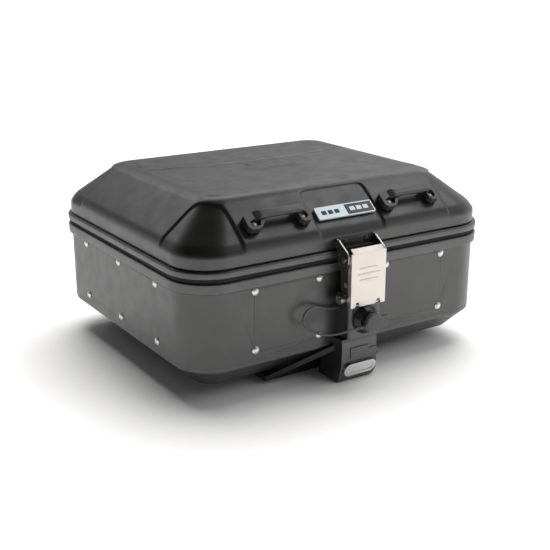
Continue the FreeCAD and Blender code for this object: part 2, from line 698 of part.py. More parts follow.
def make_latch_claw():
    eye = bar_x(4.2, -6.5, 6.5, CLAW_Y, CLAW_Z)
    outline = [(-191.0, CLAW_Z - 5), (-191.0, 91.2), (-187.0, 91.2), (-187.0, 88.3), (-193.4, 88.3),
               (-193.4, CLAW_Z - 2), (-190.5, CLAW_Z + 2.5), (-187.0, CLAW_Z + 4.2), (-184.0, CLAW_Z)]
    stem = plate_yz(outline, -6.5, 6.5)
    return fuse([eye, stem]).cut(bar_x(2.0 + RUN, -10, 10, CLAW_Y, CLAW_Z))


def cord_tube(points, radius, label):
    """Tube along straight runs joined by tangent arcs; prints the arc radii."""
    n = len(points)
    edges = []
    last = points[0]
    for i in range(1, n - 1):
        a = (points[i - 1] - points[i])
        b = (points[i + 1] - points[i])
        la, lb = a.Length, b.Length
        a.normalize()
        b.normalize()
        turn = math.pi - a.getAngle(b)
        arc_r = 0.45 * min(la, lb) / math.tan(turn / 2)
        back = 0.45 * min(la, lb)
        p0 = points[i] + a * back
        p1 = points[i] + b * back
        bis = a + b
        bis.normalize()
        centre = points[i] + bis * (math.hypot(arc_r, back))
        mid = centre - bis * arc_r
        print(label, "run", round(la, 1), "turn", round(math.degrees(turn)), "radius", round(arc_r, 1))
        edges.append(Part.makeLine(last, p0))
        edges.append(Part.Arc(p0, mid, p1).toShape())
        last = p1
    edges.append(Part.makeLine(last, points[-1]))
    print(label, "run", round((points[-1] - points[-2]).Length, 1))
    path = Part.Wire(edges)
    start = (points[1] - points[0])
    circle = Part.Wire(Part.makeCircle(radius, points[0], start))
    tube = path.makePipeShell([circle], True, True)
    print(label, "volume ratio", round(tube.Volume / (math.pi * radius ** 2 * path.Length), 3))
    return tube


def main():
    save("base_tray", make_base_tray())
    low_holes = hinge_rivet_holes(107, 16)
    high_holes = hinge_rivet_holes(156, 16)
    save("wall_band", cut_all(make_wall_band(), low_holes))
    save("body_rim", make_body_rim())
    save("rim_seal", make_rim_seal())
    save("wall_rivets", make_wall_rivets())
    save("base_frame", make_base_frame())
    save("base_screws", make_base_screws())
    save("latch_housing", make_latch_housing())
    save("release_housing", make_release_housing())
    save("release_flap", make_release_flap())
    save("housing_screws", make_housing_screws())
    save("lock_barrel", make_lock_barrel())
    save("key_cylinder", make_key_cylinder())
    save("lock_tongue", make_lock_tongue())
    save("catch_bolt", make_catch_bolt())
    save("dust_cap", make_dust_cap())
    save("cap_tether", cord_tube(TETHER, TETHER_R, "cap_tether"))
    save("release_button", make_release_button())
    save("plate_hook", make_plate_hook())
    save("hinge_base_leaves", [cut_all(hinge_piece(x, False), low_holes) for x in HINGE_X])
    save("hinge_pins", make_hinge_pins())
    save("hinge_base_rivets", make_hinge_rivets(107, 16))
    bracket_holes = [rod(1.85, V(x, -180, 155), ALONG_Y, 20) for x in BRACKET_RIVET_X]
    save("lid_rim", cut_all(make_lid_rim(), high_holes + bracket_holes))
    save("lid_shell", cut_all(make_lid_shell(), anchor_holes() + high_holes + bracket_holes))
    save("hinge_lid_leaves", [cut_all(hinge_piece(x, True), high_holes) for x in HINGE_X])
    save("hinge_lid_rivets", make_hinge_rivets(156, 16))
    for side, word in (("front", "front"), ("back", "rear")):
        for along in (-88, 88):
            hand = "left" if (along < 0) == (side == "front") else "right"
            save("strap_anchor_%s_%s" % (word, hand), make_strap_anchor(side, along))
    save("anchor_rivets", make_anchor_rivets())
    plate, inlay = make_badge()
    save("badge_plate", plate)
    save("badge_inlay", inlay)
    save("latch_bracket", make_latch_bracket())
    save("bracket_rivets", make_bracket_rivets())
    save("lever_pin", make_lever_pin())
    save("latch_cover", make_latch_cover())
    save("lever_channel", make_lever_channel())
    save("claw_pin", make_claw_pin())
    save("latch_claw", make_latch_claw())


main()
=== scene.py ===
"""Looks of the motorcycle top case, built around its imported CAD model. Metres, +Z up, latch side -Y."""

import json
import math

import bpy
import numpy as np
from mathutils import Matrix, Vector

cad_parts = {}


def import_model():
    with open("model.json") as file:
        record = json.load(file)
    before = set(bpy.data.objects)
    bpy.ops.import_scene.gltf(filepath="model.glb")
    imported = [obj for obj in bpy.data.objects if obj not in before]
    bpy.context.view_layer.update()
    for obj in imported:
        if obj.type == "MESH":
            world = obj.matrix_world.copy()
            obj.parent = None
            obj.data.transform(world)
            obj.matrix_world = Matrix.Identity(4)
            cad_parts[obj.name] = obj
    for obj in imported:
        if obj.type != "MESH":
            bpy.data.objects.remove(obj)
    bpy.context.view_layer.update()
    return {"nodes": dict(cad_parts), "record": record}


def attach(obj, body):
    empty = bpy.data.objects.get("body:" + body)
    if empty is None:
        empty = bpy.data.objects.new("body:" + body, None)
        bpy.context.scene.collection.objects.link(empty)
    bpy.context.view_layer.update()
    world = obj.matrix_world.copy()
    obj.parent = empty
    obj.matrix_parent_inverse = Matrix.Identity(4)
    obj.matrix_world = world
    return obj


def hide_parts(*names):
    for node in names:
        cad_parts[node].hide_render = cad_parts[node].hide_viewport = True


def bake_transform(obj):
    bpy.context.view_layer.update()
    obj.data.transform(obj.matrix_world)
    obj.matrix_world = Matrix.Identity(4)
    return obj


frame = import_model()
nodes = frame["nodes"]
MM = 0.001

# ---------------------------------------------------------------- node helpers


def new_material(name):
    m = bpy.data.materials.new(name)
    m.use_nodes = True
    nt = m.node_tree
    return m, nt, nt.nodes["Principled BSDF"]


def object_coords(nt):
    return nt.nodes.new("ShaderNodeTexCoord").outputs["Object"]


def noise(nt, coords, scale, detail=3.0, rough=0.55, stretch=None):
    n = nt.nodes.new("ShaderNodeTexNoise")
    n.inputs["Scale"].default_value = scale
    n.inputs["Detail"].default_value = detail
    n.inputs["Roughness"].default_value = rough
    source = coords
    if stretch is not None:
        mp = nt.nodes.new("ShaderNodeMapping")
        mp.inputs["Scale"].default_value = stretch
        nt.links.new(coords, mp.inputs["Vector"])
        source = mp.outputs["Vector"]
    nt.links.new(source, n.inputs["Vector"])
    return n.outputs["Fac"]


def spread(nt, value, low, high, from_low=0.3, from_high=0.7):
    r = nt.nodes.new("ShaderNodeMapRange")
    r.inputs["From Min"].default_value = from_low
    r.inputs["From Max"].default_value = from_high
    r.inputs["To Min"].default_value = low
    r.inputs["To Max"].default_value = high
    nt.links.new(value, r.inputs["Value"])
    return r.outputs["Result"]


def two_tone(nt, value, dark, light):
    ramp = nt.nodes.new("ShaderNodeValToRGB")
    ramp.color_ramp.elements[0].position = 0.3
    ramp.color_ramp.elements[1].position = 0.7
    ramp.color_ramp.elements[0].color = (*dark, 1)
    ramp.color_ramp.elements[1].color = (*light, 1)
    nt.links.new(value, ramp.inputs["Fac"])
    return ramp.outputs["Color"]


def bump(nt, bsdf, height, strength, distance):
    b = nt.nodes.new("ShaderNodeBump")
    b.inputs["Strength"].default_value = strength
    b.inputs["Distance"].default_value = distance
    nt.links.new(height, b.inputs["Height"])
    nt.links.new(b.outputs["Normal"], bsdf.inputs["Normal"])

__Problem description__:
Reproduce the complete data exactly as presented above.

__Result__:
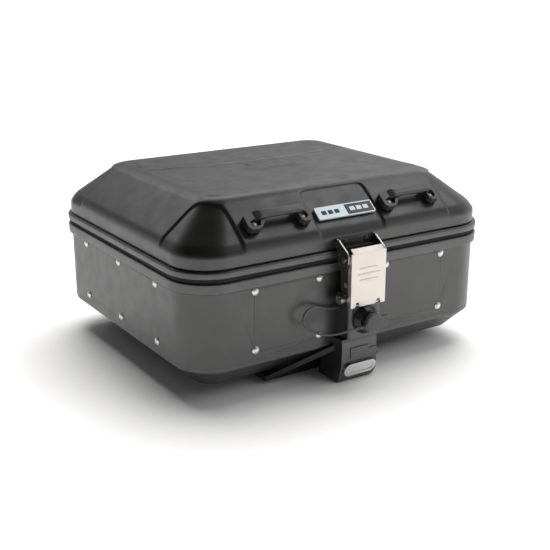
Continue the FreeCAD and Blender code for this object: part 2, from line 698 of part.py. More parts follow.
def make_latch_claw():
    eye = bar_x(4.2, -6.5, 6.5, CLAW_Y, CLAW_Z)
    outline = [(-191.0, CLAW_Z - 5), (-191.0, 91.2), (-187.0, 91.2), (-187.0, 88.3), (-193.4, 88.3),
               (-193.4, CLAW_Z - 2), (-190.5, CLAW_Z + 2.5), (-187.0, CLAW_Z + 4.2), (-184.0, CLAW_Z)]
    stem = plate_yz(outline, -6.5, 6.5)
    return fuse([eye, stem]).cut(bar_x(2.0 + RUN, -10, 10, CLAW_Y, CLAW_Z))


def cord_tube(points, radius, label):
    """Tube along straight runs joined by tangent arcs; prints the arc radii."""
    n = len(points)
    edges = []
    last = points[0]
    for i in range(1, n - 1):
        a = (points[i - 1] - points[i])
        b = (points[i + 1] - points[i])
        la, lb = a.Length, b.Length
        a.normalize()
        b.normalize()
        turn = math.pi - a.getAngle(b)
        arc_r = 0.45 * min(la, lb) / math.tan(turn / 2)
        back = 0.45 * min(la, lb)
        p0 = points[i] + a * back
        p1 = points[i] + b * back
        bis = a + b
        bis.normalize()
        centre = points[i] + bis * (math.hypot(arc_r, back))
        mid = centre - bis * arc_r
        print(label, "run", round(la, 1), "turn", round(math.degrees(turn)), "radius", round(arc_r, 1))
        edges.append(Part.makeLine(last, p0))
        edges.append(Part.Arc(p0, mid, p1).toShape())
        last = p1
    edges.append(Part.makeLine(last, points[-1]))
    print(label, "run", round((points[-1] - points[-2]).Length, 1))
    path = Part.Wire(edges)
    start = (points[1] - points[0])
    circle = Part.Wire(Part.makeCircle(radius, points[0], start))
    tube = path.makePipeShell([circle], True, True)
    print(label, "volume ratio", round(tube.Volume / (math.pi * radius ** 2 * path.Length), 3))
    return tube


def main():
    save("base_tray", make_base_tray())
    low_holes = hinge_rivet_holes(107, 16)
    high_holes = hinge_rivet_holes(156, 16)
    save("wall_band", cut_all(make_wall_band(), low_holes))
    save("body_rim", make_body_rim())
    save("rim_seal", make_rim_seal())
    save("wall_rivets", make_wall_rivets())
    save("base_frame", make_base_frame())
    save("base_screws", make_base_screws())
    save("latch_housing", make_latch_housing())
    save("release_housing", make_release_housing())
    save("release_flap", make_release_flap())
    save("housing_screws", make_housing_screws())
    save("lock_barrel", make_lock_barrel())
    save("key_cylinder", make_key_cylinder())
    save("lock_tongue", make_lock_tongue())
    save("catch_bolt", make_catch_bolt())
    save("dust_cap", make_dust_cap())
    save("cap_tether", cord_tube(TETHER, TETHER_R, "cap_tether"))
    save("release_button", make_release_button())
    save("plate_hook", make_plate_hook())
    save("hinge_base_leaves", [cut_all(hinge_piece(x, False), low_holes) for x in HINGE_X])
    save("hinge_pins", make_hinge_pins())
    save("hinge_base_rivets", make_hinge_rivets(107, 16))
    bracket_holes = [rod(1.85, V(x, -180, 155), ALONG_Y, 20) for x in BRACKET_RIVET_X]
    save("lid_rim", cut_all(make_lid_rim(), high_holes + bracket_holes))
    save("lid_shell", cut_all(make_lid_shell(), anchor_holes() + high_holes + bracket_holes))
    save("hinge_lid_leaves", [cut_all(hinge_piece(x, True), high_holes) for x in HINGE_X])
    save("hinge_lid_rivets", make_hinge_rivets(156, 16))
    for side, word in (("front", "front"), ("back", "rear")):
        for along in (-88, 88):
            hand = "left" if (along < 0) == (side == "front") else "right"
            save("strap_anchor_%s_%s" % (word, hand), make_strap_anchor(side, along))
    save("anchor_rivets", make_anchor_rivets())
    plate, inlay = make_badge()
    save("badge_plate", plate)
    save("badge_inlay", inlay)
    save("latch_bracket", make_latch_bracket())
    save("bracket_rivets", make_bracket_rivets())
    save("lever_pin", make_lever_pin())
    save("latch_cover", make_latch_cover())
    save("lever_channel", make_lever_channel())
    save("claw_pin", make_claw_pin())
    save("latch_claw", make_latch_claw())


main()
=== scene.py ===
"""Looks of the motorcycle top case, built around its imported CAD model. Metres, +Z up, latch side -Y."""

import json
import math

import bpy
import numpy as np
from mathutils import Matrix, Vector

cad_parts = {}


def import_model():
    with open("model.json") as file:
        record = json.load(file)
    before = set(bpy.data.objects)
    bpy.ops.import_scene.gltf(filepath="model.glb")
    imported = [obj for obj in bpy.data.objects if obj not in before]
    bpy.context.view_layer.update()
    for obj in imported:
        if obj.type == "MESH":
            world = obj.matrix_world.copy()
            obj.parent = None
            obj.data.transform(world)
            obj.matrix_world = Matrix.Identity(4)
            cad_parts[obj.name] = obj
    for obj in imported:
        if obj.type != "MESH":
            bpy.data.objects.remove(obj)
    bpy.context.view_layer.update()
    return {"nodes": dict(cad_parts), "record": record}


def attach(obj, body):
    empty = bpy.data.objects.get("body:" + body)
    if empty is None:
        empty = bpy.data.objects.new("body:" + body, None)
        bpy.context.scene.collection.objects.link(empty)
    bpy.context.view_layer.update()
    world = obj.matrix_world.copy()
    obj.parent = empty
    obj.matrix_parent_inverse = Matrix.Identity(4)
    obj.matrix_world = world
    return obj


def hide_parts(*names):
    for node in names:
        cad_parts[node].hide_render = cad_parts[node].hide_viewport = True


def bake_transform(obj):
    bpy.context.view_layer.update()
    obj.data.transform(obj.matrix_world)
    obj.matrix_world = Matrix.Identity(4)
    return obj


frame = import_model()
nodes = frame["nodes"]
MM = 0.001

# ---------------------------------------------------------------- node helpers


def new_material(name):
    m = bpy.data.materials.new(name)
    m.use_nodes = True
    nt = m.node_tree
    return m, nt, nt.nodes["Principled BSDF"]


def object_coords(nt):
    return nt.nodes.new("ShaderNodeTexCoord").outputs["Object"]


def noise(nt, coords, scale, detail=3.0, rough=0.55, stretch=None):
    n = nt.nodes.new("ShaderNodeTexNoise")
    n.inputs["Scale"].default_value = scale
    n.inputs["Detail"].default_value = detail
    n.inputs["Roughness"].default_value = rough
    source = coords
    if stretch is not None:
        mp = nt.nodes.new("ShaderNodeMapping")
        mp.inputs["Scale"].default_value = stretch
        nt.links.new(coords, mp.inputs["Vector"])
        source = mp.outputs["Vector"]
    nt.links.new(source, n.inputs["Vector"])
    return n.outputs["Fac"]


def spread(nt, value, low, high, from_low=0.3, from_high=0.7):
    r = nt.nodes.new("ShaderNodeMapRange")
    r.inputs["From Min"].default_value = from_low
    r.inputs["From Max"].default_value = from_high
    r.inputs["To Min"].default_value = low
    r.inputs["To Max"].default_value = high
    nt.links.new(value, r.inputs["Value"])
    return r.outputs["Result"]


def two_tone(nt, value, dark, light):
    ramp = nt.nodes.new("ShaderNodeValToRGB")
    ramp.color_ramp.elements[0].position = 0.3
    ramp.color_ramp.elements[1].position = 0.7
    ramp.color_ramp.elements[0].color = (*dark, 1)
    ramp.color_ramp.elements[1].color = (*light, 1)
    nt.links.new(value, ramp.inputs["Fac"])
    return ramp.outputs["Color"]


def bump(nt, bsdf, height, strength, distance):
    b = nt.nodes.new("ShaderNodeBump")
    b.inputs["Strength"].default_value = strength
    b.inputs["Distance"].default_value = distance
    nt.links.new(height, b.inputs["Height"])
    nt.links.new(b.outputs["Normal"], bsdf.inputs["Normal"])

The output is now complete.